Editorial
The more things change
The long march for Chure conservation is suggestive of Nepali state’s neglect of the grassroots.Federalism in Nepal is alive and kicking. Eight-and-a-half years after the new constitution institutionalised a three-tier federal state, the provinces, the second tier, neither have police forces of their own nor can they employ their own civil servants. Whenever there is a change of government in Kathmandu, or even a change in coalition partners for that matter, the provincial governments too are invariably rocked. Oh, and when folks in other provinces face some problem, they have to troop all the way to Kathmandu for redress. Sugarcane farmers have repeatedly made the long march from various districts in the Tarai-Madhesh in order to demand a decent price for their produce. The same is the case with the 22-member Chure and Forest Conservation Campaign team that is currently marching from Bhardaha of Saptari district to Kathmandu. Their goal is to garner the national government’s attention on the destruction of the Chure region, a string of low hills stretching from Mechi in the east to Mahakali in the west.
Natural water sources originating at the foothills of Chure have been drying up in the past few years, and the first layer of underground water has been severely depleted in much of the Tarai. The campaigners started the long march on April 28 in to exert pressure on authorities concerned about the unchecked deforestation and haphazard extraction of sand and stones in the Chure region, resulting in an acute water crisis. The campaigners have a 12-point charter of demands, including strong action against forest officers who work hand in glove with smugglers, control of illegal extraction of river-bed materials from the rivers and streams in the Chure region, declaration of Madhesh as a dry zone, and concrete plans to control forest fires. Last year, the campaign had undertaken a similar march to Kathmandu demanding control of the pollution of the Sirsiya river that flows through Birgunj, a major business hub in Madhesh Province. The Sirsiya river has become highly polluted due to the toxic industrial waste generated by several factories on the Parsa-Bara industrial corridor. The campaigners had met many high-ranking government officers and ministers in Kathmandu. But nothing happened.
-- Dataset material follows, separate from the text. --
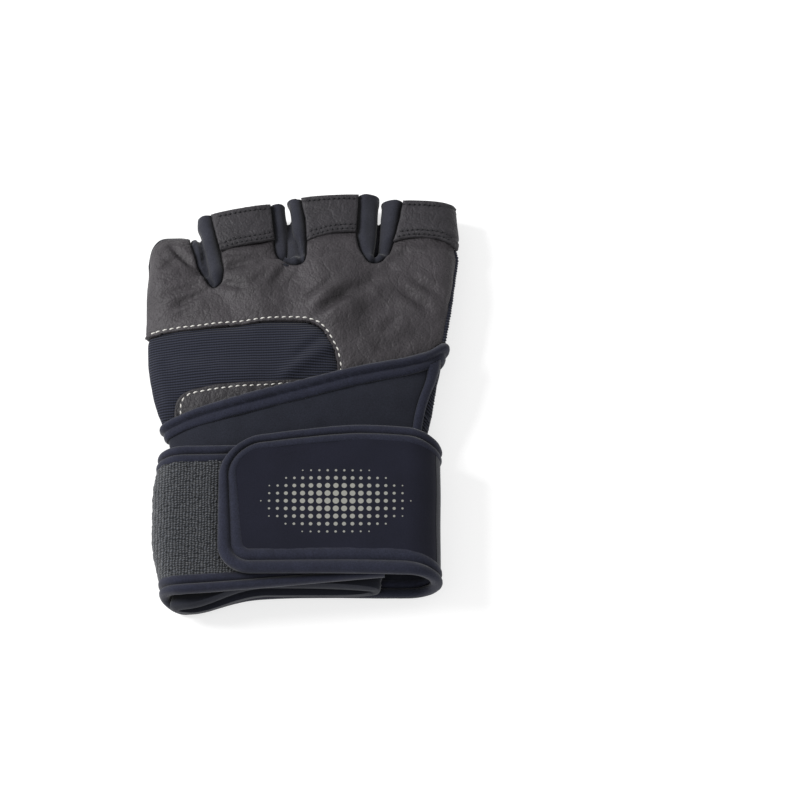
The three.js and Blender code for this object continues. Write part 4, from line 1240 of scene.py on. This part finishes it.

The country’s most eco-sensitive region is being devastated by illegal deforestation and sand-mining and millions of people are having to scrounge for water. Yet the authorities, both at the federal and provincial levels, seem unbothered. One big reason the old unitary state was replaced by a federal setup was so that the fruits of development could trickle down to the lowest rungs of the society, and the voices of people at the grassroots could be heard and addressed without delay. Yet what we see is that the same criminal-political nexus that benefitted the most from the old structure continues to dominate the federal state as well. In many cases, the illegal miners and deforestors active in the Chure region would have funded the election campaigns of (current) federal and provincial lawmakers, getting in return the licence to do pretty much as they please. People at the grassroots meanwhile have to beg with the authorities just to drink some clean water. Apparently, the more things change in Nepal, which has long been under the sway of a corrupt elite, the more they stay the same.